▼▼▼

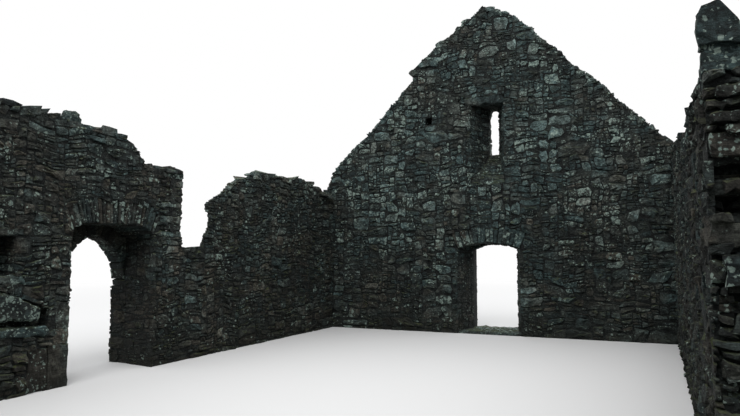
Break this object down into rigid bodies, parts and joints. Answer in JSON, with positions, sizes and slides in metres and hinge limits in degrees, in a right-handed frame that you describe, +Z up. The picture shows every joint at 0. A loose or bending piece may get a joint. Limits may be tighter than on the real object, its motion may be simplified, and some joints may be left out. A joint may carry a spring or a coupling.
{
  "type": "ruined stone chapel",
  "caption": "Roofless rubble-stone chapel: two gables with lancet windows, broken side walls, two arched doorways and a wall niche.",
  "frame": {"origin": "on the ground, at the middle of the plan", "axes": "+Y along the nave towards the gable that has the doorway, +X to the right seen that way, +Z up"},
  "size_m": [8.22, 14.3, 6.33],
  "materials": {
    "rubble_stone": "thin slaty rubble laid in rough courses, dark deep joints, pale lichen and moss",
    "dressed_stone": "split and squared slabs of the same slaty stone, lichen spotted"
  },
  "bodies": {
    "root": {"door_gable_left": "rubble_stone", "door_gable_right": "rubble_stone", "door_gable_head": "rubble_stone", "door_gable_window_pier_left": "rubble_stone", "door_gable_window_pier_right": "rubble_stone", "door_gable_peak": "rubble_stone", "gable_door_rear_arch": "dressed_stone", "gable_door_front_arch": "dressed_stone", "gable_door_threshold": "dressed_stone", "window_sloping_sill": "rubble_stone", "window_frame": "dressed_stone", "window_rear_slab": "dressed_stone", "left_wall_corner": "rubble_stone", "left_wall_breach_sill": "rubble_stone", "left_wall_breach_quoins": "dressed_stone", "side_door_pier": "rubble_stone", "side_door_head": "rubble_stone", "side_door_rear_arch": "dressed_stone", "side_door_front_arch": "dressed_stone", "side_door_jamb_stones": "dressed_stone", "left_wall_niche_stretch": "rubble_stone", "niche_sill_slab": "dressed_stone", "niche_lintel": "dressed_stone", "left_wall_hollow_block": "dressed_stone", "left_wall_ledge_slab": "dressed_stone", "wall_top_boulder": "dressed_stone", "left_wall_far": "rubble_stone", "right_wall_corner": "rubble_stone", "right_wall_end_quoins": "dressed_stone", "right_wall_upright_stone": "dressed_stone", "right_wall_footing": "rubble_stone", "right_wall_far": "rubble_stone", "end_gable_base": "rubble_stone", "end_gable_window_pier_left": "rubble_stone", "end_gable_window_pier_right": "rubble_stone", "end_gable_peak": "rubble_stone", "end_window_sloping_sill": "rubble_stone", "end_window_frame": "dressed_stone", "end_window_rear_slab": "dressed_stone"}
  },
  "joints": []
}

▲▲▲

• **AIM**:
Print the complete listing again, exactly as it stands.

• **EXERCISE SOLUTION**:
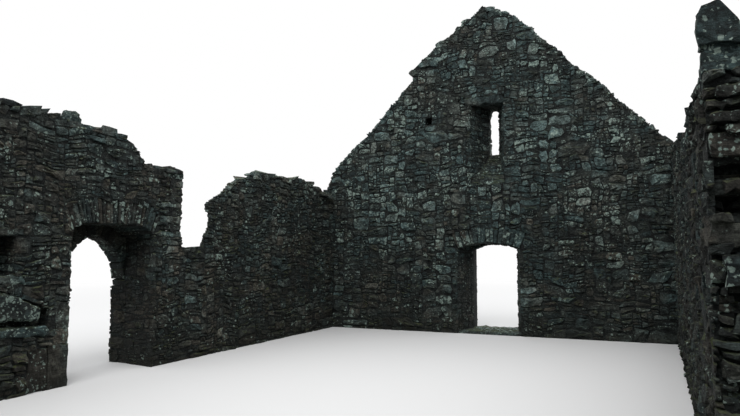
Break this object down into rigid bodies, parts and joints. Answer in JSON, with positions, sizes and slides in metres and hinge limits in degrees, in a right-handed frame that you describe, +Z up. The picture shows every joint at 0. A loose or bending piece may get a joint. Limits may be tighter than on the real object, its motion may be simplified, and some joints may be left out. A joint may carry a spring or a coupling.
{
  "type": "ruined stone chapel",
  "caption": "Roofless rubble-stone chapel: two gables with lancet windows, broken side walls, two arched doorways and a wall niche.",
  "frame": {"origin": "on the ground, at the middle of the plan", "axes": "+Y along the nave towards the gable that has the doorway, +X to the right seen that way, +Z up"},
  "size_m": [8.22, 14.3, 6.33],
  "materials": {
    "rubble_stone": "thin slaty rubble laid in rough courses, dark deep joints, pale lichen and moss",
    "dressed_stone": "split and squared slabs of the same slaty stone, lichen spotted"
  },
  "bodies": {
    "root": {"door_gable_left": "rubble_stone", "door_gable_right": "rubble_stone", "door_gable_head": "rubble_stone", "door_gable_window_pier_left": "rubble_stone", "door_gable_window_pier_right": "rubble_stone", "door_gable_peak": "rubble_stone", "gable_door_rear_arch": "dressed_stone", "gable_door_front_arch": "dressed_stone", "gable_door_threshold": "dressed_stone", "window_sloping_sill": "rubble_stone", "window_frame": "dressed_stone", "window_rear_slab": "dressed_stone", "left_wall_corner": "rubble_stone", "left_wall_breach_sill": "rubble_stone", "left_wall_breach_quoins": "dressed_stone", "side_door_pier": "rubble_stone", "side_door_head": "rubble_stone", "side_door_rear_arch": "dressed_stone", "side_door_front_arch": "dressed_stone", "side_door_jamb_stones": "dressed_stone", "left_wall_niche_stretch": "rubble_stone", "niche_sill_slab": "dressed_stone", "niche_lintel": "dressed_stone", "left_wall_hollow_block": "dressed_stone", "left_wall_ledge_slab": "dressed_stone", "wall_top_boulder": "dressed_stone", "left_wall_far": "rubble_stone", "right_wall_corner": "rubble_stone", "right_wall_end_quoins": "dressed_stone", "right_wall_upright_stone": "dressed_stone", "right_wall_footing": "rubble_stone", "right_wall_far": "rubble_stone", "end_gable_base": "rubble_stone", "end_gable_window_pier_left": "rubble_stone", "end_gable_window_pier_right": "rubble_stone", "end_gable_peak": "rubble_stone", "end_window_sloping_sill": "rubble_stone", "end_window_frame": "dressed_stone", "end_window_rear_slab": "dressed_stone"}
  },
  "joints": []
}